Oatrim is widely used in the food industry, and Z-Trim is in the process of being licensed. But neither of these products qualify for a "heart-healthy" label.
Better than nature
Due to the way it is processed, Nu-Trim makes more soluble beta-glucans available to the digestive system than does a comparable amount of whole-grain oats or barley.
Studies show that when Nu-Trim was fed to laboratory animals it reduced total plasma cholesterol by 27%; and their LDL cholesterol by 36%.
The reduction exceeded that in animals fed unprocessed oats.
Dr Inglett said Nu-Trim could help to transform treats like cookies, cakes and creamy desserts into low-calorie, high-fibre foods.
Breakthrough for diabetics
Studies indicate that beta-glucans lower and steady the production of insulin, released by the pancreas in response to glucose intake, by forming gels that slow the absorption of the glucose from the intestine.
This could be a significant advantage for patients who already choose fat-free or low-fat foods for weight control, an important factor in the treatment of some forms of diabetes.

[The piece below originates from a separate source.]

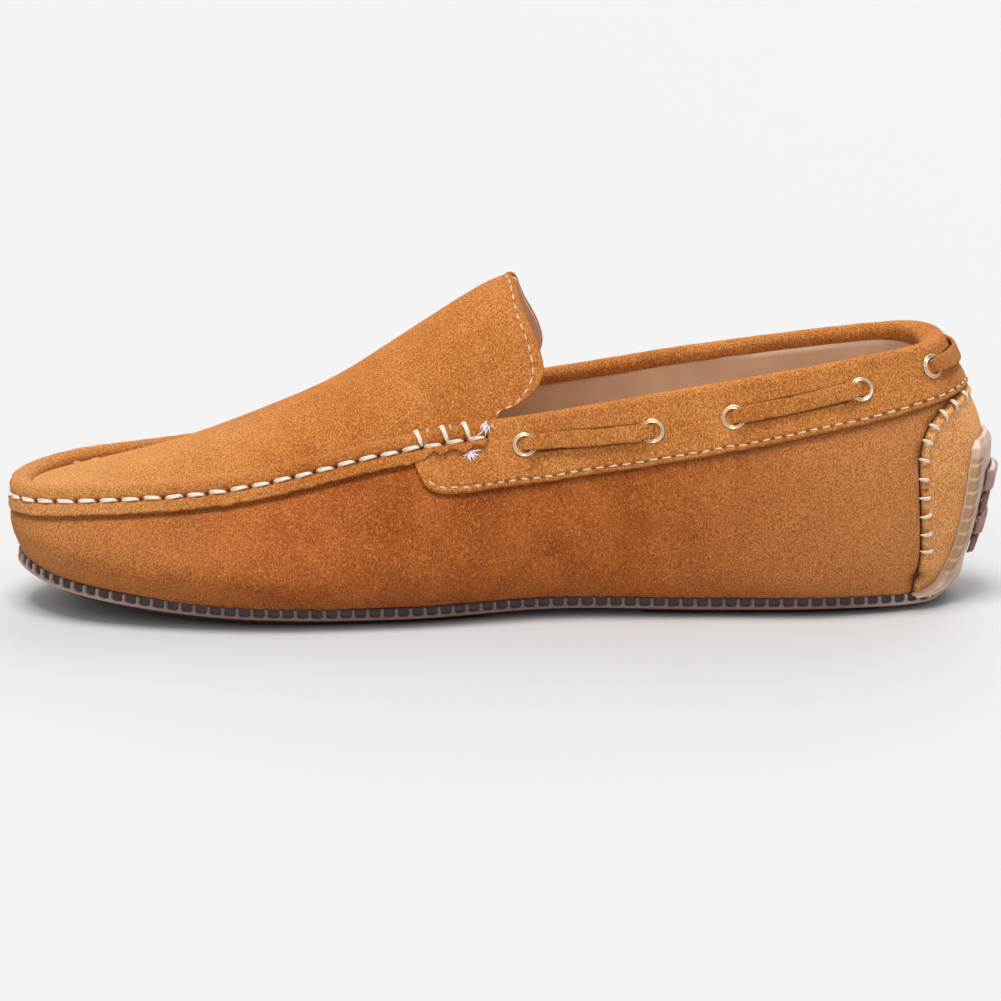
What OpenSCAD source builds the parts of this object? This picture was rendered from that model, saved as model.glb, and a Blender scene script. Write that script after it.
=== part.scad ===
// Suede driving moccasin, right foot, men's size EU 42.
// Millimetres. Toe towards -X, inner (medial) side towards -Y, ground at z = 0.

/* [Leather] */
// Thickness of the suede of the wall, apron, heel panel and collar band
suede = 1.3; // [1.0:0.1:1.5]
// Thickness of the lining leather
lining = 0.8; // [0.6:0.1:1.0]
// Gap left between two layers that lie on each other
gap = 0.05; // [0.03:0.01:0.1]

/* [Apron seam] */
// Distance from the crest of the raised seam down to its outer stitches
stitch_drop = 5.3; // [4.5:0.1:6]
// Distance from the crest down to the apron's raw edge
lap_drop = 9.4; // [8.5:0.1:10.5]
// Depth of the groove inside the raised seam
groove_drop = 3.2; // [2.5:0.1:4]
// Length of one hand stitch with its gap
hand_pitch = 6.4; // [5.5:0.1:7.5]
// Radius of the thick hand-sewing thread
hand_r = 0.65; // [0.5:0.05:0.75]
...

Speaking at a meeting of the American Chemical Association, biscuit manufacturer David Busken said adding Nu-Trim to his products gave them extra body and added moisture.
Catherine Reynolds, external relations manager for the Institute of Food Research, said there was strong evidence that increasing the amount of fibre in a diet was beneficial.
But she added: "What concerns me is that consumers are prepared to spend money buying these products, when they could make natural adjustments to their diet at much less expense."